Stored entries

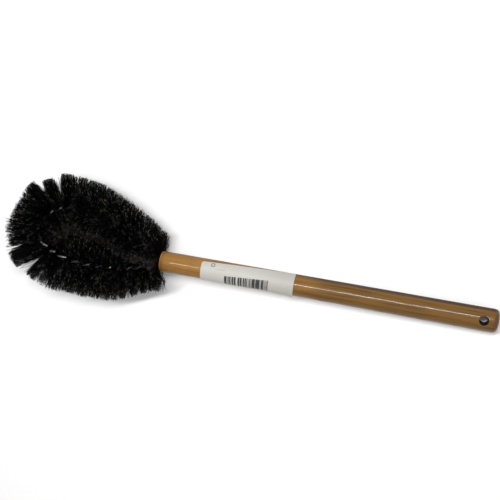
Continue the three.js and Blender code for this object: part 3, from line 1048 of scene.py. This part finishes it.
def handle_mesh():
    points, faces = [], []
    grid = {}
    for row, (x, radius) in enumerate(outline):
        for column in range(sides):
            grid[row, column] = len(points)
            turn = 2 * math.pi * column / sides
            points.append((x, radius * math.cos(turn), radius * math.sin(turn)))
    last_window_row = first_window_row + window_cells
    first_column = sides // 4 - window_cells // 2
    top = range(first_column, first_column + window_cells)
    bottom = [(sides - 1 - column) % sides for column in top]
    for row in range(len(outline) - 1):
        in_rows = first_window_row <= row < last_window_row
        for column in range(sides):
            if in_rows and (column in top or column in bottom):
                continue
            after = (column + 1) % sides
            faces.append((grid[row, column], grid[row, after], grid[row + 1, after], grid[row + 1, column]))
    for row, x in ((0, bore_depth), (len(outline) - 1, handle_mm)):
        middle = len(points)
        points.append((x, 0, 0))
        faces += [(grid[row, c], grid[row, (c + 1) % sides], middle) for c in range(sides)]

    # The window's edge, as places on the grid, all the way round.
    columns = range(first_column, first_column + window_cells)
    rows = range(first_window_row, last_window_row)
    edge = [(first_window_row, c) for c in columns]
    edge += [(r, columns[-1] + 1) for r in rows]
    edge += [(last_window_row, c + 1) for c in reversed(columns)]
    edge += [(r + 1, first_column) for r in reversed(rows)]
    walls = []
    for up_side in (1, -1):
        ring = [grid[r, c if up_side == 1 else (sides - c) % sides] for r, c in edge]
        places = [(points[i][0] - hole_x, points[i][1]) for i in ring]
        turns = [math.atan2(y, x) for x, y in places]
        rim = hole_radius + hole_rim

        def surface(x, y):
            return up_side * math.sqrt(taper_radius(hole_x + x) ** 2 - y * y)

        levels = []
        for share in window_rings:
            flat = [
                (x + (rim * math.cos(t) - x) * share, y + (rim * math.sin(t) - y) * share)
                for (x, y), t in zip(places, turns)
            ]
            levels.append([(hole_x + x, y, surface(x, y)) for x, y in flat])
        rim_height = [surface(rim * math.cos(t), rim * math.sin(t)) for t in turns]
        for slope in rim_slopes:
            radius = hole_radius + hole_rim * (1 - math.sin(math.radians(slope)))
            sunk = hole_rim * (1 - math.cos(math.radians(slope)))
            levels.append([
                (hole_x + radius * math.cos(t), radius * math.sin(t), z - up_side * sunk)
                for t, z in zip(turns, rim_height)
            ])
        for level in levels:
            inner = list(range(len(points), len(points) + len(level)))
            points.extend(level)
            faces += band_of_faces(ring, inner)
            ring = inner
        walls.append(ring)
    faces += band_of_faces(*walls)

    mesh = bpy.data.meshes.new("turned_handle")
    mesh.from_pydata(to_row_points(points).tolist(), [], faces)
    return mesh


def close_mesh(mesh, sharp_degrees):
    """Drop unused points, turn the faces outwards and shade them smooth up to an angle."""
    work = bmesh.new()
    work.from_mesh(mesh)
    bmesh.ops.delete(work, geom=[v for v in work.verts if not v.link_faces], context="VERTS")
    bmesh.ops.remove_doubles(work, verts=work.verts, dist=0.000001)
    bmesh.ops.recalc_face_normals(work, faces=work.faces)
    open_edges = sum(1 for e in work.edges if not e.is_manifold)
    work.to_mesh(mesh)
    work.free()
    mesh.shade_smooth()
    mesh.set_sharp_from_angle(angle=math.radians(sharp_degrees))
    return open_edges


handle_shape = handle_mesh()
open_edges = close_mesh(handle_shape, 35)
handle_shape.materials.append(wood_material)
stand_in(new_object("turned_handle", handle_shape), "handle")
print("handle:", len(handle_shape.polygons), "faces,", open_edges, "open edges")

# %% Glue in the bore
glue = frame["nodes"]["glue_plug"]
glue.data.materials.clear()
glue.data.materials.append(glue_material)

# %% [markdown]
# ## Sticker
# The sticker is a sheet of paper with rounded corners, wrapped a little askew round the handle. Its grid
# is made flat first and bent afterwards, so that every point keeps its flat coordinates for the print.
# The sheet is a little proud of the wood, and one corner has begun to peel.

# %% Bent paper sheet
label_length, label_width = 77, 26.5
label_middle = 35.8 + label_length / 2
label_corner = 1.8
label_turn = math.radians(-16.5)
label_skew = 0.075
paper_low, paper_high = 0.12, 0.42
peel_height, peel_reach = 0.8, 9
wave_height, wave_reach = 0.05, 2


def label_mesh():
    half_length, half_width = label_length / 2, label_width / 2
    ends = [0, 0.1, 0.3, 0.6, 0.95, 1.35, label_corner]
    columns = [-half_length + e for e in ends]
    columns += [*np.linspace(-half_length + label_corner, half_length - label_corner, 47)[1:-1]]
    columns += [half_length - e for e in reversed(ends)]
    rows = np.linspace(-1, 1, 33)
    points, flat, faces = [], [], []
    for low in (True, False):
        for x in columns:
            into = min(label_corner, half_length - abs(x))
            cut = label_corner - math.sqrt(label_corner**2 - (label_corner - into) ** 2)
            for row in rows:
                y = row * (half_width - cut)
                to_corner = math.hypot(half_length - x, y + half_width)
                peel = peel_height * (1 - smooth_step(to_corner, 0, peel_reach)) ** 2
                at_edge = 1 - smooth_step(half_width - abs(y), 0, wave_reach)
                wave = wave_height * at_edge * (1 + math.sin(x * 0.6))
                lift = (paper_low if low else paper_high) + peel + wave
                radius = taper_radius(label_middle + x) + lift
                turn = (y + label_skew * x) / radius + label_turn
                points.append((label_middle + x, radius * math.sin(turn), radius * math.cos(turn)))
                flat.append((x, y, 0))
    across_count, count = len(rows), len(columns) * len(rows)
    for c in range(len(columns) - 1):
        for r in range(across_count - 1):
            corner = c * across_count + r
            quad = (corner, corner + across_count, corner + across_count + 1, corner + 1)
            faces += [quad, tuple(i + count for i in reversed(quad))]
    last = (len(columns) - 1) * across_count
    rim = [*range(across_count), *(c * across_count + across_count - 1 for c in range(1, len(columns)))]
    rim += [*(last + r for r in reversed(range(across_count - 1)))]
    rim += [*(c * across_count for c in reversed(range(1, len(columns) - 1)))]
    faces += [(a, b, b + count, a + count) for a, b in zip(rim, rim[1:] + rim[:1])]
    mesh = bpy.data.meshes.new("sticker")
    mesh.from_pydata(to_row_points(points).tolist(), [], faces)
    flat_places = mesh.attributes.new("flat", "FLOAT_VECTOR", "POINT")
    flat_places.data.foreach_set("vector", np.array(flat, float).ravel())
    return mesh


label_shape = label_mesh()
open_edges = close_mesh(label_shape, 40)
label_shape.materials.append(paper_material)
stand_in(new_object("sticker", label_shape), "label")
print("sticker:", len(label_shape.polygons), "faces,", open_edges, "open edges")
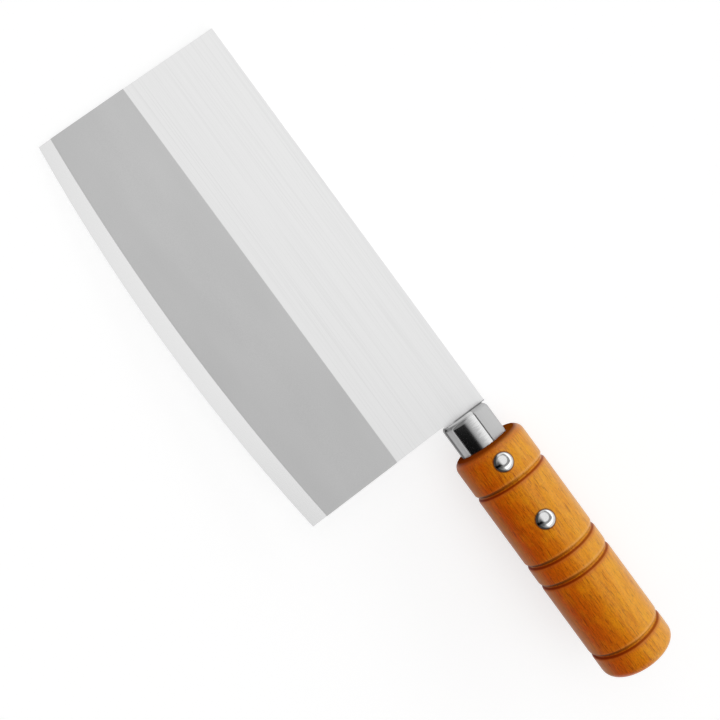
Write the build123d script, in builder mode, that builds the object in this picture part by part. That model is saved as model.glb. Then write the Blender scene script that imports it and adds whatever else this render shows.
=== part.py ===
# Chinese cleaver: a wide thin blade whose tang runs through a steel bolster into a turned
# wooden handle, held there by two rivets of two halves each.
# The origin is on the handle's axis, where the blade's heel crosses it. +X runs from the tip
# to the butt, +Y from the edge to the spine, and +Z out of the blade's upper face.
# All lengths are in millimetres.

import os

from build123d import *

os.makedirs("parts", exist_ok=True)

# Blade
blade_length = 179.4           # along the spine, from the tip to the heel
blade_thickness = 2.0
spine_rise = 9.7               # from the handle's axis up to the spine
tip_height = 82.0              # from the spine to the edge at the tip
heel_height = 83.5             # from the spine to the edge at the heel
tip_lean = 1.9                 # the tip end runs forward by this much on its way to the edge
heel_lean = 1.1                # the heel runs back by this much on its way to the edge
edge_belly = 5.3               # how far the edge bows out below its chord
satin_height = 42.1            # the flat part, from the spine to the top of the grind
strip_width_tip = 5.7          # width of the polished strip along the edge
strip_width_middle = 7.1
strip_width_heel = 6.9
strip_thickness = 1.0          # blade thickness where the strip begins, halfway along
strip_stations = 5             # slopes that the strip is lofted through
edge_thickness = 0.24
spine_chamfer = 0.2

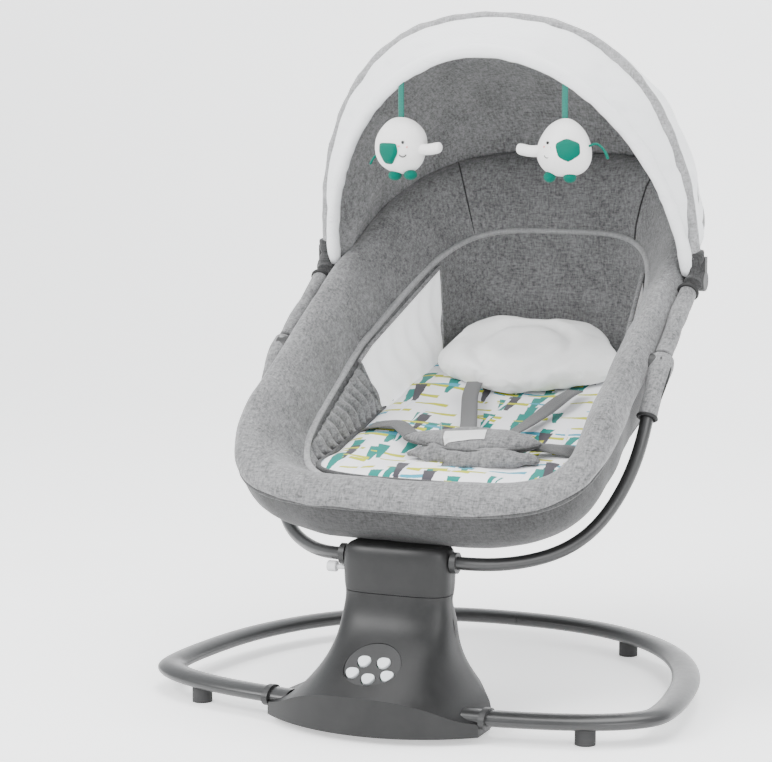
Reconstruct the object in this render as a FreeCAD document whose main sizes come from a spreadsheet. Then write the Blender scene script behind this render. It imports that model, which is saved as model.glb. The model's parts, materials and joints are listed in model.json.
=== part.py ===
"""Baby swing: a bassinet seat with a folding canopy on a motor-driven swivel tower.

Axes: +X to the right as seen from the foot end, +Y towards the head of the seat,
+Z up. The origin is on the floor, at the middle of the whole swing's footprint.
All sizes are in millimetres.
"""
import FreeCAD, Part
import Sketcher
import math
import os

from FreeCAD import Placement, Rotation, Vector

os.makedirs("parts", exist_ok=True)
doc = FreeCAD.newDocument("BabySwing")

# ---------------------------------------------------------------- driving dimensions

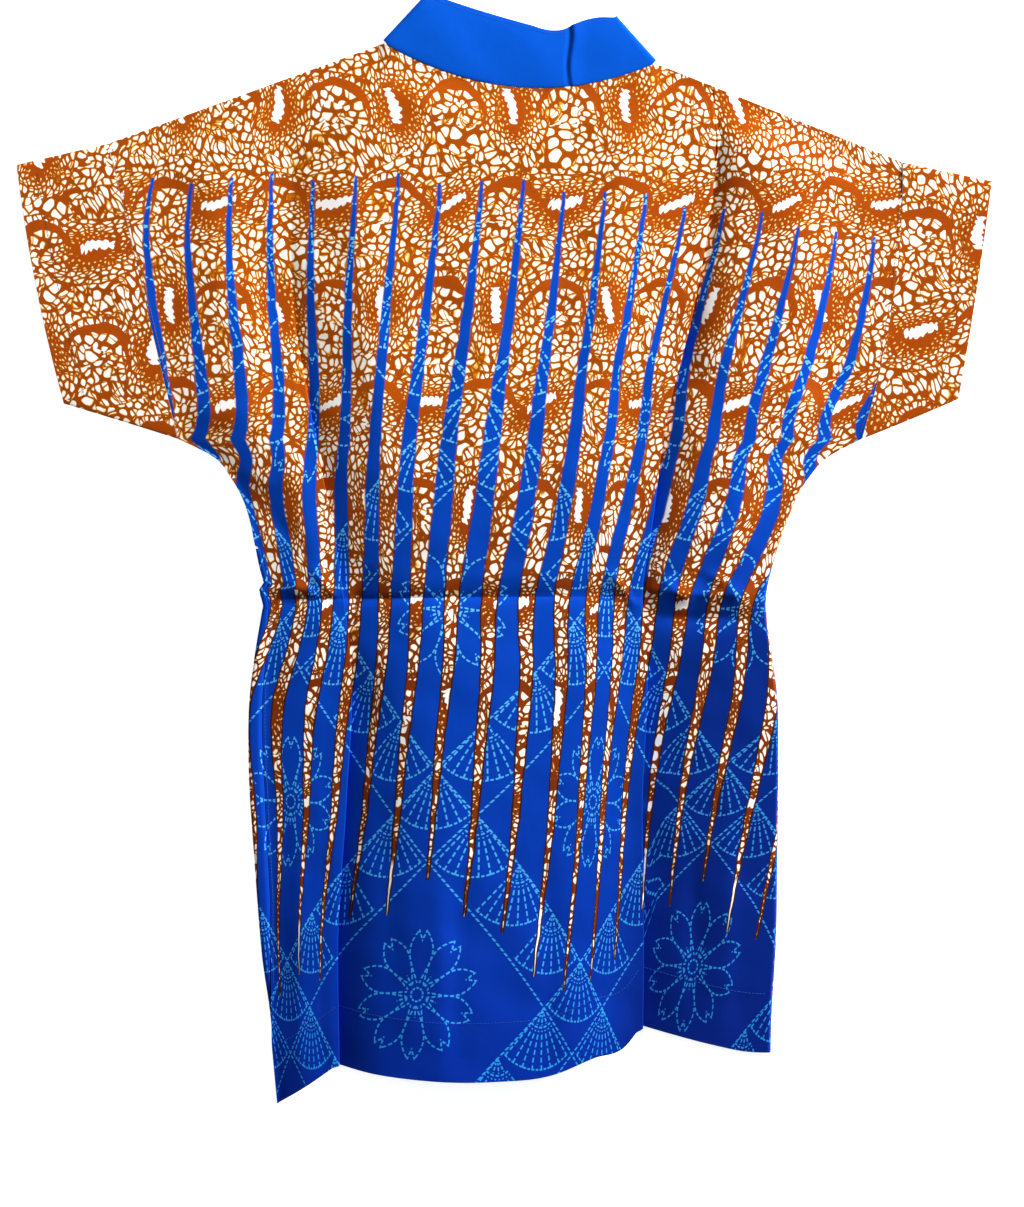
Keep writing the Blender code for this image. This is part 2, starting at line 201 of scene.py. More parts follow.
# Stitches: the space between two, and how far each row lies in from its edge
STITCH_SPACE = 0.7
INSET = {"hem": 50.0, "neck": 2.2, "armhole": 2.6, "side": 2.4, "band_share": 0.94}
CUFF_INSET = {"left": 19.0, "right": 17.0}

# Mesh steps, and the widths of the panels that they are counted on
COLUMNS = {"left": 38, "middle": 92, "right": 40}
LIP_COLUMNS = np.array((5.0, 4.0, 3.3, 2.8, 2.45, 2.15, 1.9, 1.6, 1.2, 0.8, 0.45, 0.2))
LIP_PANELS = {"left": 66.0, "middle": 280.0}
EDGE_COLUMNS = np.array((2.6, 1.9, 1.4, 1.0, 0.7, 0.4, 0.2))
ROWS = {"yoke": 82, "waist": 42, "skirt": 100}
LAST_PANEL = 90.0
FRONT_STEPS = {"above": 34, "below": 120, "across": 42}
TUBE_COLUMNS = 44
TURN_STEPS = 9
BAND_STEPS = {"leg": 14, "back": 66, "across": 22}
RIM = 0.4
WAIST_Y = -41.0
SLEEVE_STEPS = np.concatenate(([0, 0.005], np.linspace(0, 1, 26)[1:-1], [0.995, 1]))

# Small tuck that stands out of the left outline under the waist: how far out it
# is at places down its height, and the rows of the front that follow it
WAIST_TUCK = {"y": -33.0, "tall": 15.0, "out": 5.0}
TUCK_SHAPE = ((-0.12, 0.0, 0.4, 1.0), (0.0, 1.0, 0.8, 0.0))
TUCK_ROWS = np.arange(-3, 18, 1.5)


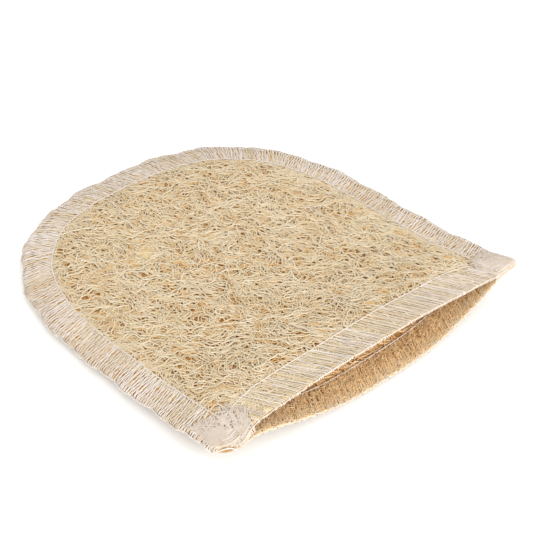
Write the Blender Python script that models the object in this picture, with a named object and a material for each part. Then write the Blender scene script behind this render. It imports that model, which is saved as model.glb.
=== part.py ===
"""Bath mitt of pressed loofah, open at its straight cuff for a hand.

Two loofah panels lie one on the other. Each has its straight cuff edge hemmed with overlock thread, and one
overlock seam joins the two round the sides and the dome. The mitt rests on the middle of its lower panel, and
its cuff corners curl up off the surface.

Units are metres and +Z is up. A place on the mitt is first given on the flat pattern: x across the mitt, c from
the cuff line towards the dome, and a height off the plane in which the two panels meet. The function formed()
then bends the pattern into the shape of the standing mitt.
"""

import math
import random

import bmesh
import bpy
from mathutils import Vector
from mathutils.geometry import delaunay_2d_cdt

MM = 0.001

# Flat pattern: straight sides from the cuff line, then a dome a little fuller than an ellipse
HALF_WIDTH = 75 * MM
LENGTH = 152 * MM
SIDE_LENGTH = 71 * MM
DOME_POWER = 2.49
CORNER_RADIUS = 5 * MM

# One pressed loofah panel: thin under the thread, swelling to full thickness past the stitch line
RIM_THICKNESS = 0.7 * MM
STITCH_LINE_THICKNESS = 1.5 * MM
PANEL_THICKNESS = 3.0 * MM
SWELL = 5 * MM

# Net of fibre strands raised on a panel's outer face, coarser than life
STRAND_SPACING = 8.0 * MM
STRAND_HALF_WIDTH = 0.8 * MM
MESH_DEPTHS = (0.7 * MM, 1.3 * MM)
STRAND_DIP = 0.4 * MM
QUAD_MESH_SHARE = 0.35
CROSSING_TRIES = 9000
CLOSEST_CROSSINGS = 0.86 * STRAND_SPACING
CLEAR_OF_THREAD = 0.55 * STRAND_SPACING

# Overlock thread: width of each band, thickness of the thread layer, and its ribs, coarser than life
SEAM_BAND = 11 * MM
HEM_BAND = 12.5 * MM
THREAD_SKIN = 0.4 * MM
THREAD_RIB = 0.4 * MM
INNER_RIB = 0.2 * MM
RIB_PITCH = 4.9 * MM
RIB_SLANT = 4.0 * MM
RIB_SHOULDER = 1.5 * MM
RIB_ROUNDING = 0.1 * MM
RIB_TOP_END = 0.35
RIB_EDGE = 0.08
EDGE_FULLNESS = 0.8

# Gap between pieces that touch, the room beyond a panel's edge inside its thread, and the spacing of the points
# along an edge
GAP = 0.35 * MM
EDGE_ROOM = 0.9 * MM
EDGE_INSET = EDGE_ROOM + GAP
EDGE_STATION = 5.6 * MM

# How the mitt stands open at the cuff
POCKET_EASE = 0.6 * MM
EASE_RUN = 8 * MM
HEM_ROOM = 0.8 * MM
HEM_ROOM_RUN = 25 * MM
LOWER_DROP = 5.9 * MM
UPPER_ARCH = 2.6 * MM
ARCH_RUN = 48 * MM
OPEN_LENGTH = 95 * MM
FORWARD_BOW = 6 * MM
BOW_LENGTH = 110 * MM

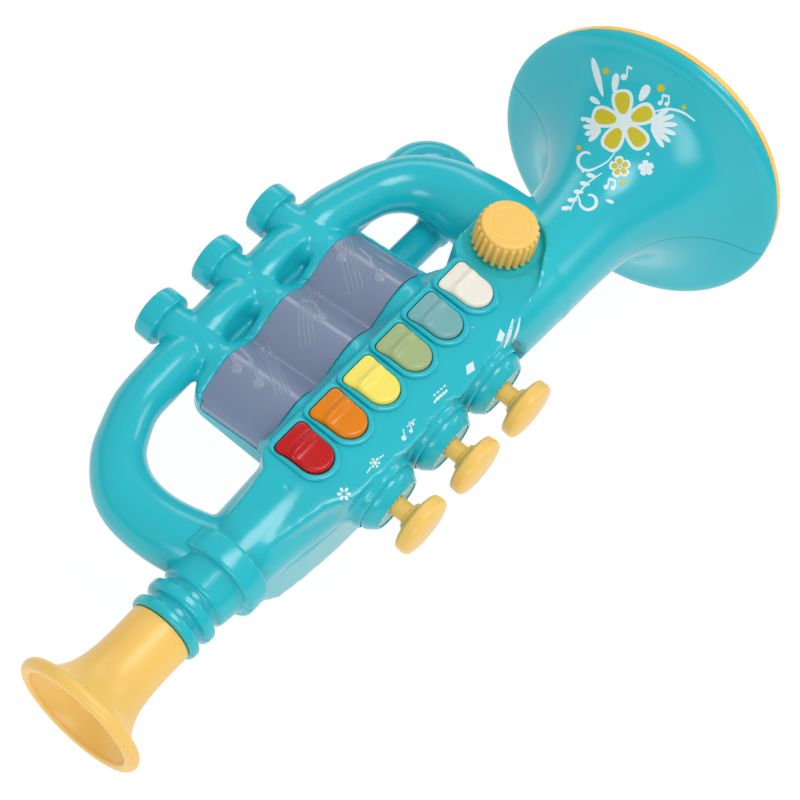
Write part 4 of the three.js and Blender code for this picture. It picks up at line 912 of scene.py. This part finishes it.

*To be done*.
Copy each line containing the word "scene" from the data.

*Finished task*.
Continue the three.js and Blender code for this object: part 3, from line 1048 of scene.py. This part finishes it.
Write the build123d script, in builder mode, that builds the object in this picture part by part. That model is saved as model.glb. Then write the Blender scene script that imports it and adds whatever else this render shows.
Reconstruct the object in this render as a FreeCAD document whose main sizes come from a spreadsheet. Then write the Blender scene script behind this render. It imports that model, which is saved as model.glb. The model's parts, materials and joints are listed in model.json.
Keep writing the Blender code for this image. This is part 2, starting at line 201 of scene.py. More parts follow.
Write the Blender Python script that models the object in this picture, with a named object and a material for each part. Then write the Blender scene script behind this render. It imports that model, which is saved as model.glb.
Write part 4 of the three.js and Blender code for this picture. It picks up at line 912 of scene.py. This part finishes it.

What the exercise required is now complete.